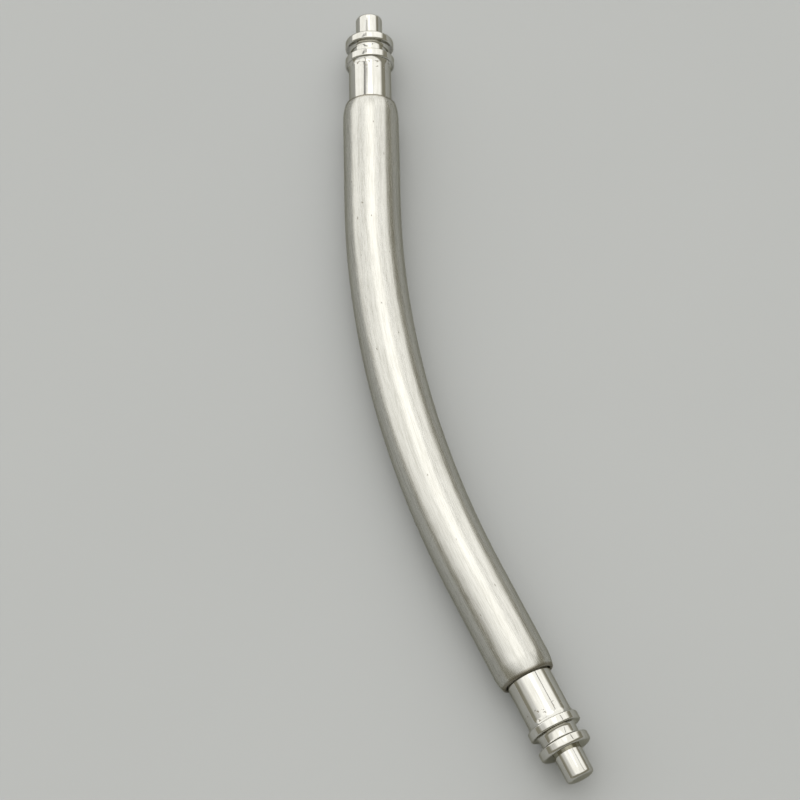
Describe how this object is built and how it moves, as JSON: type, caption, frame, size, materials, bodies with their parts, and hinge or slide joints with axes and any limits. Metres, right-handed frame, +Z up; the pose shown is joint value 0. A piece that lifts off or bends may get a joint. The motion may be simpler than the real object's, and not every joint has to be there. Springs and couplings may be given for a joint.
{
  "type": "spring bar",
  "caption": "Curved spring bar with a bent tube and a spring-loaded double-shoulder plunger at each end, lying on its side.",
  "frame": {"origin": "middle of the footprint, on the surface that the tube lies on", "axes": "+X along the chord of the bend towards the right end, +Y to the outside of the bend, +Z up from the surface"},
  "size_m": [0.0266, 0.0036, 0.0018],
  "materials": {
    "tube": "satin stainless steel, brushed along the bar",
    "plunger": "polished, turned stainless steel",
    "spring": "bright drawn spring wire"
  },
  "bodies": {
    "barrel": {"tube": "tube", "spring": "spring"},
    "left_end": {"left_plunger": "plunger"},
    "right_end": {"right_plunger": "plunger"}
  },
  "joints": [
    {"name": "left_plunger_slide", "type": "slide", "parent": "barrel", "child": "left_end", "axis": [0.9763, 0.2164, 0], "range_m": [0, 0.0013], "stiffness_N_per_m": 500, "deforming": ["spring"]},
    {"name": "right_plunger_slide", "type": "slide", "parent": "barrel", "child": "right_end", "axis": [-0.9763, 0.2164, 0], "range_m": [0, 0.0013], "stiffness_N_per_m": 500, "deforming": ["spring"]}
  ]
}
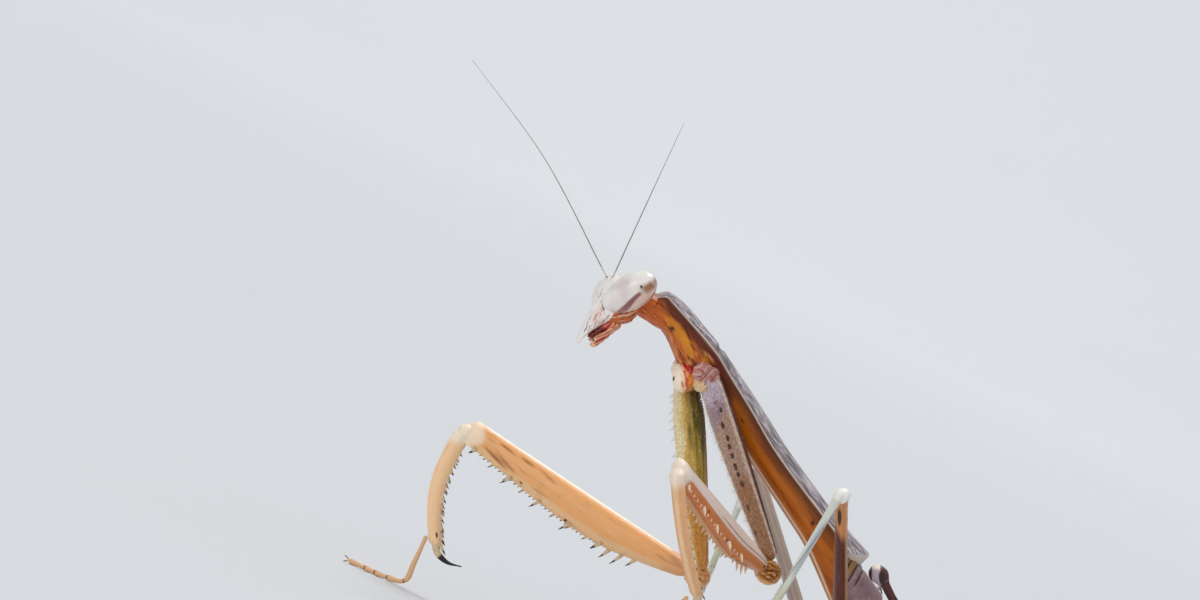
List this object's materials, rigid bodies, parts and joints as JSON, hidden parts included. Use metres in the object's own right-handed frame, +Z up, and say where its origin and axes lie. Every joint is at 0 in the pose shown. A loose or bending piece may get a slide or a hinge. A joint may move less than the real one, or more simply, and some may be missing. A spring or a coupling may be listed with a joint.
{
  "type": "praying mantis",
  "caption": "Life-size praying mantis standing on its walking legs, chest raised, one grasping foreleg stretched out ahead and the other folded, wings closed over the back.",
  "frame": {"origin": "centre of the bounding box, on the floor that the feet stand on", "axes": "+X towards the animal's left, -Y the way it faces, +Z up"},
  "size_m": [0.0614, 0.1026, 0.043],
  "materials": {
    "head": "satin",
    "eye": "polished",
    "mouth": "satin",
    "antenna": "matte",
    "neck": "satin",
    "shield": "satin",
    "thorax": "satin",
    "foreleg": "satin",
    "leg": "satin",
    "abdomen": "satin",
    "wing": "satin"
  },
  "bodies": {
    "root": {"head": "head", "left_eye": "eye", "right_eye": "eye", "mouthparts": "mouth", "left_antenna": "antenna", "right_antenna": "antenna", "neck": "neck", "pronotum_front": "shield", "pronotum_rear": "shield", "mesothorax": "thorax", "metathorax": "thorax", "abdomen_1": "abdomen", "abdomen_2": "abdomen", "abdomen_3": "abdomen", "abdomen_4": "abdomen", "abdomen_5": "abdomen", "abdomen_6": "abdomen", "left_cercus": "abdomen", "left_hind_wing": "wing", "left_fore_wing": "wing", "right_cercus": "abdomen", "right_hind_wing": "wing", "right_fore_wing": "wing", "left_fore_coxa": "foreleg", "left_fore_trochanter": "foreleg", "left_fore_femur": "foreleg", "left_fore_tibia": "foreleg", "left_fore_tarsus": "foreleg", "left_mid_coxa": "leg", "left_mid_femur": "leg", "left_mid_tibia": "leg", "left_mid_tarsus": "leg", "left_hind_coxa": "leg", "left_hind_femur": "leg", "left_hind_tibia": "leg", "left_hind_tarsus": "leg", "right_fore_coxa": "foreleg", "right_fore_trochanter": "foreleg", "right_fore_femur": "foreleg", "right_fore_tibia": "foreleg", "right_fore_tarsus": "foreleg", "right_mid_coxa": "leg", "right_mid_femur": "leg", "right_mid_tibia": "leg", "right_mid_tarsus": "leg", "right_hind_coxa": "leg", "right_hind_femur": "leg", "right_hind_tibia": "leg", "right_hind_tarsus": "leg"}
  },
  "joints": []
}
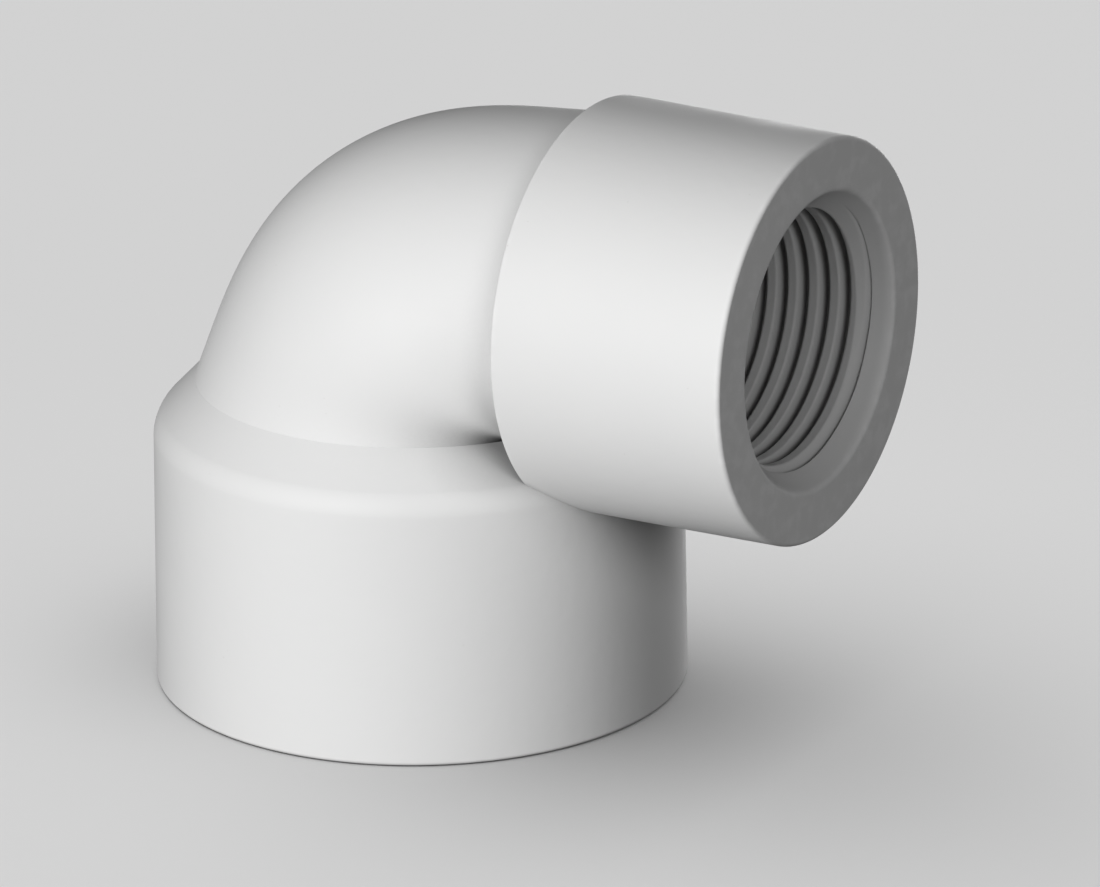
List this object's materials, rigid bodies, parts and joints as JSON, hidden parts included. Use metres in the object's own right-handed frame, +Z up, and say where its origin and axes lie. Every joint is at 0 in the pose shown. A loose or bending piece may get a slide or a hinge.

- - -

*Directions for this task*. Output the full listing without altering anything.

*Correct response*.
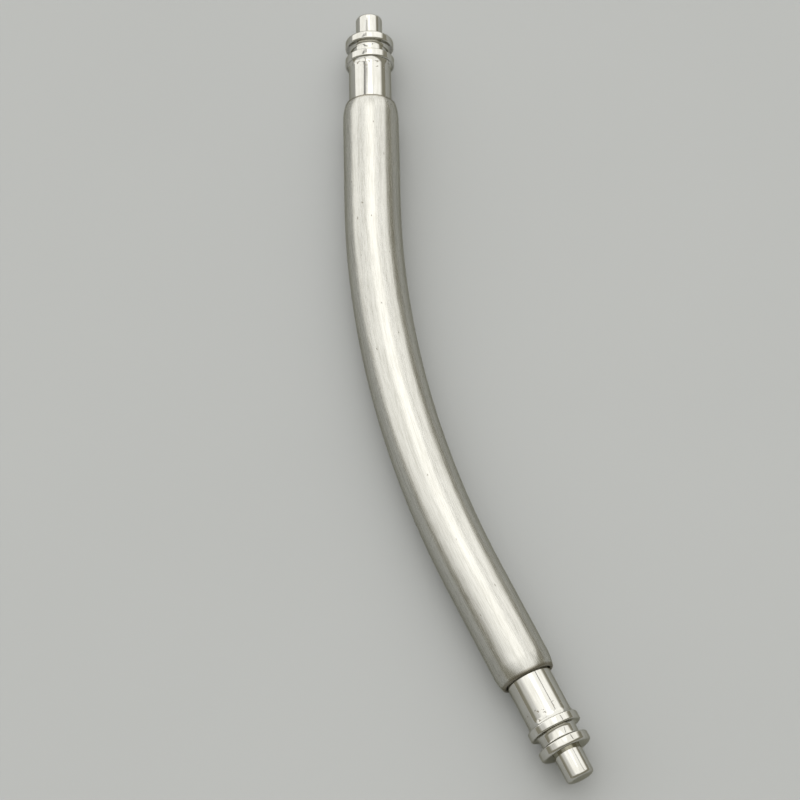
Describe how this object is built and how it moves, as JSON: type, caption, frame, size, materials, bodies with their parts, and hinge or slide joints with axes and any limits. Metres, right-handed frame, +Z up; the pose shown is joint value 0. A piece that lifts off or bends may get a joint. The motion may be simpler than the real object's, and not every joint has to be there. Springs and couplings may be given for a joint.
{
  "type": "spring bar",
  "caption": "Curved spring bar with a bent tube and a spring-loaded double-shoulder plunger at each end, lying on its side.",
  "frame": {"origin": "middle of the footprint, on the surface that the tube lies on", "axes": "+X along the chord of the bend towards the right end, +Y to the outside of the bend, +Z up from the surface"},
  "size_m": [0.0266, 0.0036, 0.0018],
  "materials": {
    "tube": "satin stainless steel, brushed along the bar",
    "plunger": "polished, turned stainless steel",
    "spring": "bright drawn spring wire"
  },
  "bodies": {
    "barrel": {"tube": "tube", "spring": "spring"},
    "left_end": {"left_plunger": "plunger"},
    "right_end": {"right_plunger": "plunger"}
  },
  "joints": [
    {"name": "left_plunger_slide", "type": "slide", "parent": "barrel", "child": "left_end", "axis": [0.9763, 0.2164, 0], "range_m": [0, 0.0013], "stiffness_N_per_m": 500, "deforming": ["spring"]},
    {"name": "right_plunger_slide", "type": "slide", "parent": "barrel", "child": "right_end", "axis": [-0.9763, 0.2164, 0], "range_m": [0, 0.0013], "stiffness_N_per_m": 500, "deforming": ["spring"]}
  ]
}
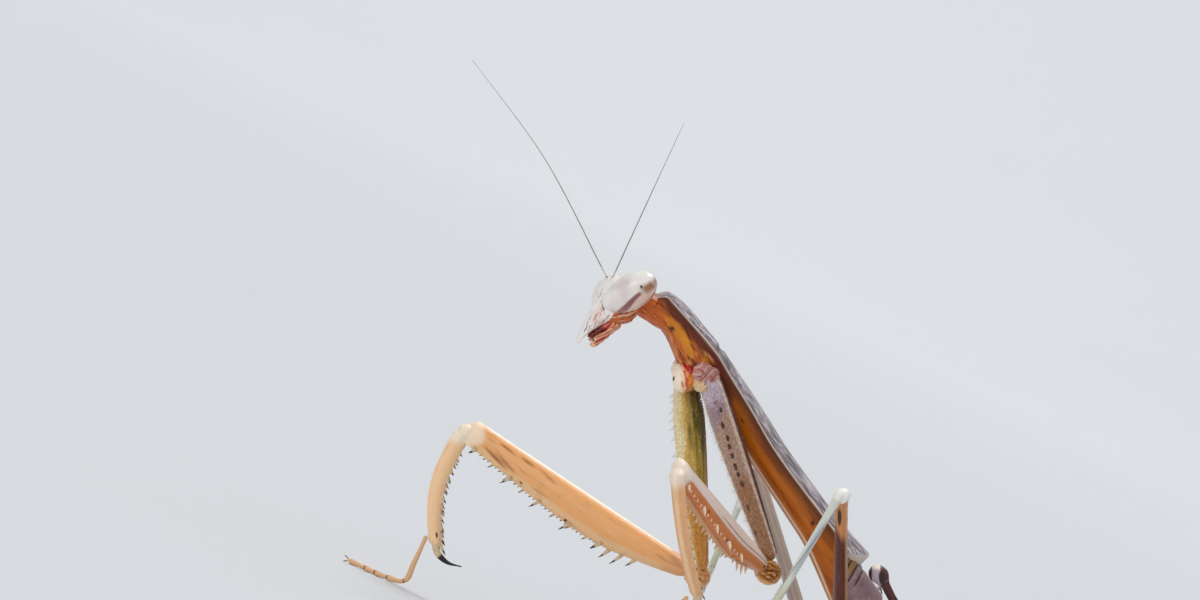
List this object's materials, rigid bodies, parts and joints as JSON, hidden parts included. Use metres in the object's own right-handed frame, +Z up, and say where its origin and axes lie. Every joint is at 0 in the pose shown. A loose or bending piece may get a slide or a hinge. A joint may move less than the real one, or more simply, and some may be missing. A spring or a coupling may be listed with a joint.
{
  "type": "praying mantis",
  "caption": "Life-size praying mantis standing on its walking legs, chest raised, one grasping foreleg stretched out ahead and the other folded, wings closed over the back.",
  "frame": {"origin": "centre of the bounding box, on the floor that the feet stand on", "axes": "+X towards the animal's left, -Y the way it faces, +Z up"},
  "size_m": [0.0614, 0.1026, 0.043],
  "materials": {
    "head": "satin",
    "eye": "polished",
    "mouth": "satin",
    "antenna": "matte",
    "neck": "satin",
    "shield": "satin",
    "thorax": "satin",
    "foreleg": "satin",
    "leg": "satin",
    "abdomen": "satin",
    "wing": "satin"
  },
  "bodies": {
    "root": {"head": "head", "left_eye": "eye", "right_eye": "eye", "mouthparts": "mouth", "left_antenna": "antenna", "right_antenna": "antenna", "neck": "neck", "pronotum_front": "shield", "pronotum_rear": "shield", "mesothorax": "thorax", "metathorax": "thorax", "abdomen_1": "abdomen", "abdomen_2": "abdomen", "abdomen_3": "abdomen", "abdomen_4": "abdomen", "abdomen_5": "abdomen", "abdomen_6": "abdomen", "left_cercus": "abdomen", "left_hind_wing": "wing", "left_fore_wing": "wing", "right_cercus": "abdomen", "right_hind_wing": "wing", "right_fore_wing": "wing", "left_fore_coxa": "foreleg", "left_fore_trochanter": "foreleg", "left_fore_femur": "foreleg", "left_fore_tibia": "foreleg", "left_fore_tarsus": "foreleg", "left_mid_coxa": "leg", "left_mid_femur": "leg", "left_mid_tibia": "leg", "left_mid_tarsus": "leg", "left_hind_coxa": "leg", "left_hind_femur": "leg", "left_hind_tibia": "leg", "left_hind_tarsus": "leg", "right_fore_coxa": "foreleg", "right_fore_trochanter": "foreleg", "right_fore_femur": "foreleg", "right_fore_tibia": "foreleg", "right_fore_tarsus": "foreleg", "right_mid_coxa": "leg", "right_mid_femur": "leg", "right_mid_tibia": "leg", "right_mid_tarsus": "leg", "right_hind_coxa": "leg", "right_hind_femur": "leg", "right_hind_tibia": "leg", "right_hind_tarsus": "leg"}
  },
  "joints": []
}
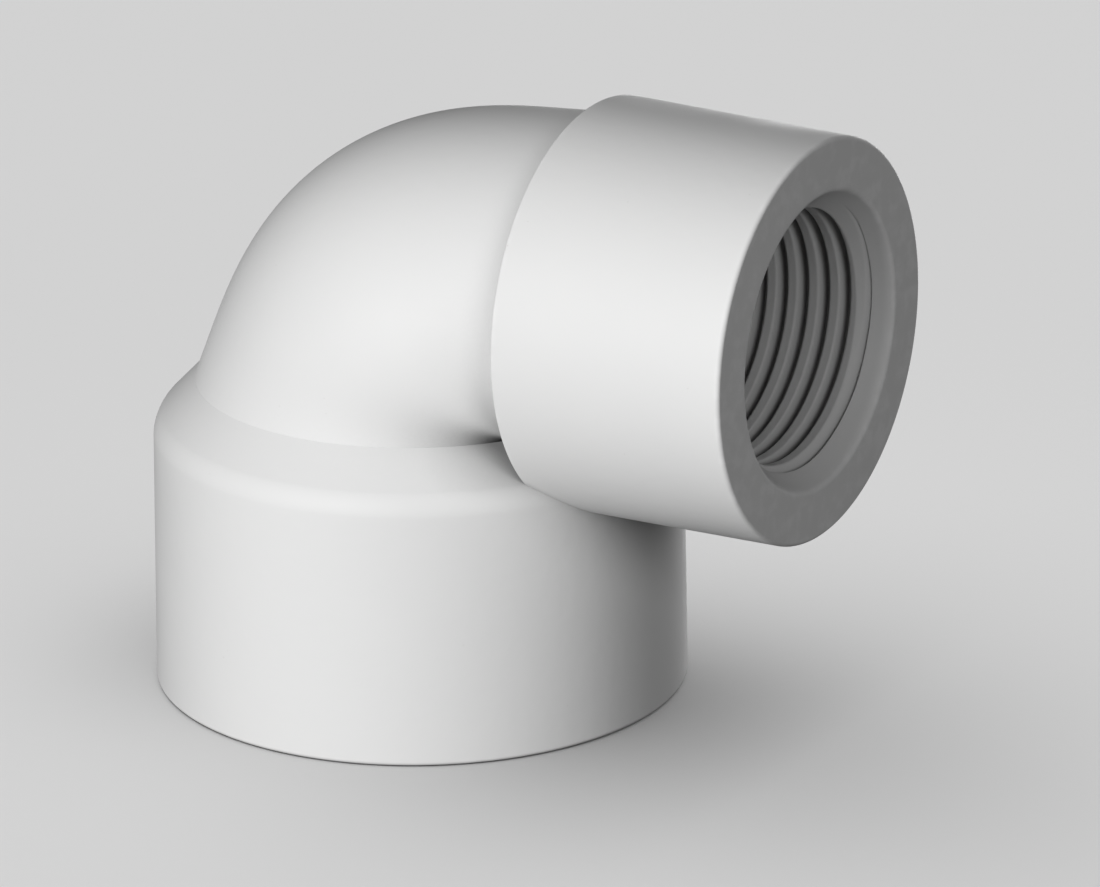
List this object's materials, rigid bodies, parts and joints as JSON, hidden parts included. Use metres in the object's own right-handed frame, +Z up, and say where its origin and axes lie. Every joint is at 0 in the pose shown. A loose or bending piece may get a slide or a hinge.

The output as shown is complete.